The CPC Industrial Road starts just off the Highway 6 past Dahu at the point where the 72 Expressway disappears into the mountain below Gong Guan.
The road follows a terrestrial vein of liquid oil for the entire length of the hills between the Houlong and Da-an Rivers.
Oil was first discovered at the site in the 1860's and later exploited by the Japanese colonial administration. Today, Taiwan pumps 22,000 barrels of oil per day and refines its crude oil in four different refineries. This explains the refineries and petrochemical plants I have seen between Gong-guan and Toufen.
I knew I needed to be mindful of the road and there could be several service roads that lead to oil wells or other industrial sites. This kept me busy at my phone GPS and put a real drain on my battery life.
This really started out as a strange road. Aside from the hissing and steaming trees that had been rigged with misting nozzles to create an otherworldly effect similar to Tim the Enchanter, there were massive luxury properties with massive gates, a few imposing hostels, tiny farming shacks and several fenced off oil wells quietly littering the roadside.
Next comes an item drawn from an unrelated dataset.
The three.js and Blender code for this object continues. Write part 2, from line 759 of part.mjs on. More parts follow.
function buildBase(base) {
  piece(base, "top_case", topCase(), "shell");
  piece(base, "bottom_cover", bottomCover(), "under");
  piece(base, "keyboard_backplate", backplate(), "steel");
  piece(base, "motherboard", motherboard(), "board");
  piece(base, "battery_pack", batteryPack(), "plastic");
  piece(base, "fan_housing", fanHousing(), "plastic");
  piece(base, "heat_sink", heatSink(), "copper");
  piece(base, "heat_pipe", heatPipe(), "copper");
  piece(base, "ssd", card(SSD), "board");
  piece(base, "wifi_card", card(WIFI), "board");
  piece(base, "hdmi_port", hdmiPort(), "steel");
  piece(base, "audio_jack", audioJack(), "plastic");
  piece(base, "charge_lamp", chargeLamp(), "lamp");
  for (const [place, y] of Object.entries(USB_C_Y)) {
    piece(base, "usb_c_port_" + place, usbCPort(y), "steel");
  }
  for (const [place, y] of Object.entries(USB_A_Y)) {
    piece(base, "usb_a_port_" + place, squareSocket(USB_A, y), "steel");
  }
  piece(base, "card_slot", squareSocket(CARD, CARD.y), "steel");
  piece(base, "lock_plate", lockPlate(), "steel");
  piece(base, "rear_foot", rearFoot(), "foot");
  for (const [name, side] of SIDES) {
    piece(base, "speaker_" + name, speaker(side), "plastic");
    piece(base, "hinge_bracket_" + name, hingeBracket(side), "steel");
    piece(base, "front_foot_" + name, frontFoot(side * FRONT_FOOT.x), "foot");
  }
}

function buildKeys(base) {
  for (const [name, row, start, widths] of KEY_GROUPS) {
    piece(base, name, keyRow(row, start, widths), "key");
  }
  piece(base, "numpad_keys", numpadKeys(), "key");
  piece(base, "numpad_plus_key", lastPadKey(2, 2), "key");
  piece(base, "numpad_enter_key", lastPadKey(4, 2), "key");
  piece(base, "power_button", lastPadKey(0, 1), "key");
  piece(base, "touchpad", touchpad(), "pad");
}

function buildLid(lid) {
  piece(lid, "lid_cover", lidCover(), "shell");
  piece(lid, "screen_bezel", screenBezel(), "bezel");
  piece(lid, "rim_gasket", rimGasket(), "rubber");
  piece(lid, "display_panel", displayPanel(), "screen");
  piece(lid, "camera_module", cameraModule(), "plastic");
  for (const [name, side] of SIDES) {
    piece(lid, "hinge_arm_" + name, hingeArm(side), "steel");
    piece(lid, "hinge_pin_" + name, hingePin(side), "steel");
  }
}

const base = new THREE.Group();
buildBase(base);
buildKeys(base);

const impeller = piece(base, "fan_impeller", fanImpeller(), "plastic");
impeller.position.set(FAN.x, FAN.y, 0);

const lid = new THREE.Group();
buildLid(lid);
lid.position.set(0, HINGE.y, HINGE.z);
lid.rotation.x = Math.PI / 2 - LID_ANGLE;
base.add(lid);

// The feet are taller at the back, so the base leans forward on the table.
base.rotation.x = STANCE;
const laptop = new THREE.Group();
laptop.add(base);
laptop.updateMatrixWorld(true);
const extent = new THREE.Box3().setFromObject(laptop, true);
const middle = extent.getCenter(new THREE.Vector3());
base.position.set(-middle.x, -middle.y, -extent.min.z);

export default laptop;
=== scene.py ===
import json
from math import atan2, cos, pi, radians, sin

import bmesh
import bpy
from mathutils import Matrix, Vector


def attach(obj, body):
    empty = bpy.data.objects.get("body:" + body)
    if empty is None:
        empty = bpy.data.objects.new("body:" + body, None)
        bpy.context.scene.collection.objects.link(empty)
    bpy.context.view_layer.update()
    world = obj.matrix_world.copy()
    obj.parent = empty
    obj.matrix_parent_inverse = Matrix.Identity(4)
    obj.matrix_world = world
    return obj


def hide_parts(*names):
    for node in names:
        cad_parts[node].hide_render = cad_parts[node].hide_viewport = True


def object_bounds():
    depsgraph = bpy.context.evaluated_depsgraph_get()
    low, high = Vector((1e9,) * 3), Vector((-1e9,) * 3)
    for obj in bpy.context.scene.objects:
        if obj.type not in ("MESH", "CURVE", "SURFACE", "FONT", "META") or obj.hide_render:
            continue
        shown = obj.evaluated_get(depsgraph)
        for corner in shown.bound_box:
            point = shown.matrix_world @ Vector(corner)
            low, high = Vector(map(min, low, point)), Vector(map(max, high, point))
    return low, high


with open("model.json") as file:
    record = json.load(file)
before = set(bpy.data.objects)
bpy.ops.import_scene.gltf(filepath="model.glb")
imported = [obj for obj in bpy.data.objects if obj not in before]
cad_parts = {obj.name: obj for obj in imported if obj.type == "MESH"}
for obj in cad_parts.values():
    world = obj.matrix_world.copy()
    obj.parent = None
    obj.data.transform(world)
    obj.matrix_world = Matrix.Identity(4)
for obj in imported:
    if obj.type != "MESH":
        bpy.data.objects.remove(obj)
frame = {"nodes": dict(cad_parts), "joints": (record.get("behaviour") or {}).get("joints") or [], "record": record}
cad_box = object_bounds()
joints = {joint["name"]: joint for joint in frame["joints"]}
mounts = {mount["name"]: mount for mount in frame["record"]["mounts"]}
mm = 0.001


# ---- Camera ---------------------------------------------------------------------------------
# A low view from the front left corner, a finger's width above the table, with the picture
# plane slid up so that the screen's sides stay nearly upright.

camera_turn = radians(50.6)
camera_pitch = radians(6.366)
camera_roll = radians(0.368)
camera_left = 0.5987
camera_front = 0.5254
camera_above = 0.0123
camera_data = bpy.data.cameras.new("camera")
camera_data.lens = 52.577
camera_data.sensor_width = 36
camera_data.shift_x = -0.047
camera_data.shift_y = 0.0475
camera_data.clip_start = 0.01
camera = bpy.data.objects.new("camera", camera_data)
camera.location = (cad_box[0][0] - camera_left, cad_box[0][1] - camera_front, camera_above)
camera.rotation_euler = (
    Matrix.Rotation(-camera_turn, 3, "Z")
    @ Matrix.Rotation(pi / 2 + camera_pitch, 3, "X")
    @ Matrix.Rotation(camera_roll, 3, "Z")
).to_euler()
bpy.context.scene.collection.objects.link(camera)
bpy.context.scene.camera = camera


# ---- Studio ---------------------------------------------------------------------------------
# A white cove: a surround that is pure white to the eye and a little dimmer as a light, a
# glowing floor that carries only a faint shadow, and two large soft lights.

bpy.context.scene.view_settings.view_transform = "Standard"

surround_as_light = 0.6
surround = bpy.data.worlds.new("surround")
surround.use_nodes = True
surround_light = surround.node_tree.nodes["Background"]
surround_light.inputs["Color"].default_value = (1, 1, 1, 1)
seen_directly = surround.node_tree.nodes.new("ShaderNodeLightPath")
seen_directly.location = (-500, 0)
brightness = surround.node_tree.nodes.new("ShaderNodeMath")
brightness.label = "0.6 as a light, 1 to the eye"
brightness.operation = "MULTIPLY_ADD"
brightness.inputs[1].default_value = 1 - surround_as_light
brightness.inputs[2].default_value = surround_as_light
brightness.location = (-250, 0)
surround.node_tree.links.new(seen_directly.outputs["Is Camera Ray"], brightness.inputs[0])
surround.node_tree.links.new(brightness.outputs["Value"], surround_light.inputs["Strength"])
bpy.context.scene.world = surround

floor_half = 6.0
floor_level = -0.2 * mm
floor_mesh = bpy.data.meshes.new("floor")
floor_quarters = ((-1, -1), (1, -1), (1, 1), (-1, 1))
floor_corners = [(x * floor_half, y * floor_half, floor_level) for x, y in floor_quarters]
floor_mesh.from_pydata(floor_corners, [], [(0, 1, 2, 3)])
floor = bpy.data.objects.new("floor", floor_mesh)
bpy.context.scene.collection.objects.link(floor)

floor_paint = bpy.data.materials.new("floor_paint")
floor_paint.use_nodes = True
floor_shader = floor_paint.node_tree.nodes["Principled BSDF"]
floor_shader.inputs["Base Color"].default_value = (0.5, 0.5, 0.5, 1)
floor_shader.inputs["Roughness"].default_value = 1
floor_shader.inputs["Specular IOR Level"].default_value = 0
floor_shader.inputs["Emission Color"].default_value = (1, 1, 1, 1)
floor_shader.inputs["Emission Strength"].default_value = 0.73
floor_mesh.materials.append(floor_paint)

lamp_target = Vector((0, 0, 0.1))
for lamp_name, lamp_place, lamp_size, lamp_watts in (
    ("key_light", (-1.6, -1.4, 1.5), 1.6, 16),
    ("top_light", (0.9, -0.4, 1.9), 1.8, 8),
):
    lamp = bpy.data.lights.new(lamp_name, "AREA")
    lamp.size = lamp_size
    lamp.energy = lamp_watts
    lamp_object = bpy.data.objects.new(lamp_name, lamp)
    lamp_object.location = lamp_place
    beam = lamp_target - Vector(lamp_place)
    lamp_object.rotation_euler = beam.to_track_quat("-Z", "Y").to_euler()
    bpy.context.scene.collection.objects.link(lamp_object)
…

I wondered if this road might be a total dud.
I nervously checked and rechecked my location and at the top of the hill I made the fateful decision to continue southward... just as a thick blanket of fog doused the area in a quiet, swirling chill.
The feeling was otherworldly as I slowly rolled forward into the clouds. The landscape seemed to have closed in on me and the forest ebbed and floated in and out of focus. I tried to stay glued to the road and not mistake the void for a rare patch of smooth tarmac.
Visibility was between 6 to 10 meters at most times. At one point I almost ran straight into a line of four ghosts hovering in a patch of brightly lit fog-- ghosts that turned out to be men from a work crew who had lost their truck in the fog. I was surprised a d relieved to see other human beings up there in those conditions and they were all so silent. I finally broke the eerie quiet with a question about the road conditions and was informed that the roads ahead are technically passable to Tongluo, but not recommended.
I have heard that before and found beautiful roads and brushed off the comment as something from a person who underestimates the powers of a bicycle.
Even more fog sifted through the tangled canopy above as I disappeared into a chunky path of fragmented cement, mud and ground cover. I dismounted a few timed to walk down descents that were too steep and degraded to ride safely. The last thing I needed was a broken collarbone in an area like that.
Somewhere in the tunnel of shadow and light, I surprised a true of macaques that woofed at me as I passed. It was enough to make me start whistling in the dark to ward off any more surprises. To make matters worse, my constant GPS checks had sucked my battery life down to 20% and I was still a long way from the familiar Route 60.
As soon as I turned a corner and thought I was getting somewhere, I found I was on the wrong road. My GPS was unstable in the terrain and I had plotted the wrong road. That led to a hike through some orchard or another and up another road. I soon found I my road was blocked by a pack of angry dogs. Being true to Taiwan, the most aggressive of the bunch were a chihuahua that wanted a piece of my heel, and an ill tempered corgi. I was in no position to turn back and had to face off with a pack of unruly hounds. The owner came out and simply ignored the situation as he got into his truck.
I was soon dropping off down the back of the hill in zero visibility with the hope that any more dogs would not come charging through the orchards to rip me apart in an area so desolate nobody would hear my screams.
I saw an arrow spray painted on the road and followed it in the direction of the bigger road. It led me deeper and deeper into an eroding creek bed that I hoped would not be the only way out. After sparingly checking my GPS, I concluded that I had missed the real road and had to hike back up into the fogged-in orchard if I was going to have any hope of escaping before dark.
I emerged from the forest and back out into orchard land. I could hear a chainsaw somewhere in the whiteout and felt some relief before a hellhound burst out of a hidden driveway to send me into a panicked sprint toward the unknown up ahead.
Boom! I rolled across the path of the rest stop at the top on the Route 60. I knew where I was. Just as the fog became a wet fog, I was in familiar territory.
I slid down the hill toward the Route 119 and the Route 49 until I was limping along through Sanyi on the Highway 13 toward home.
I am sure there were some fantastic views from up there. The roads were horrendous and a complete safety hazard. A road bike does not belong up there at all... and it was a hell of an adventure... in retrospect.
And now I know what is up on that hilltop.